I respectfully submit that there is a great deal for the Government to answer to, but we shall come to more detail as we proceed to consider the important amendments that have been tabled.

4.30 p.m.

Lord Mayhew of Twysden: I intervene briefly to express my welcome for the amendment but my slight regret that it contains the saving words at the end,


    "save for the offence of murder".

When she replies, I hope that the noble Baroness will explain the Government's thinking about the offence of murder in the context of sentencing. I fear that that has been a bee in my bonnet for a long time, and I acknowledge that there has been some mitigation in recent legislation of the previous law that a Minister—a politician—determined how long someone should stay in prison because he had been convicted of murder.

We all know—it has been acknowledged today in the Chamber—that murder is infinitely variable in its culpability and wickedness. In the past, we recognised that in practice by allowing someone—until recently it has been a politician—to decide how long someone stayed in prison. Now, fixed lines are established in the Bill. I repeat the question posed by my noble friend Lord Alexander of Weedon: is not the real motive or engine behind the Bill's provisions lack of trust in the judges? If it is not that, I hope that the noble Baroness will tell us, when she replies, what it is.

As the noble and learned Lord, Lord Ackner, reminded us, we have now had for some years the jurisdiction of the Attorney-General to go to the Court of Appeal to say, "Look, this was unduly lenient". I hope and believe that that power has been exercised and has not been allowed to atrophy.
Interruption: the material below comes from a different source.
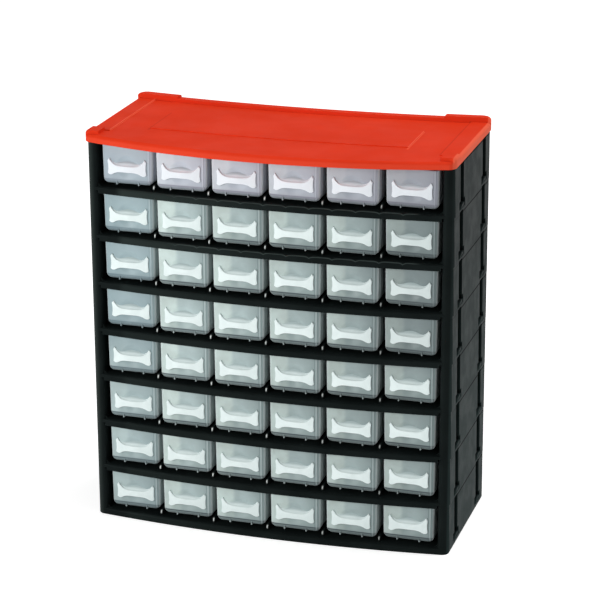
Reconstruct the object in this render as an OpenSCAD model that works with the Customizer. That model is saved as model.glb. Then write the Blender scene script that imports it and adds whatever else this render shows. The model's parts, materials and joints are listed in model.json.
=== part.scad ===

As it happens, I introduced it when I was Attorney-General and used it. It has been used by every Attorney-General since, not least by the late Lord Williams of Mostyn, to whom we paid tribute this afternoon. So that discretion exists.

I therefore hope that the noble Baroness will tell us why that is thought insufficient and why the Government have become wedded to the notion of minimum sentences, the objection to which was graphically expressed by the right reverend Prelate 10 minutes ago, when he said, "Well, it is all right to fix a maximum, but minimums should be left to the professional, independent judiciary". I hope that the Minister will find time to deal with those points when she replies.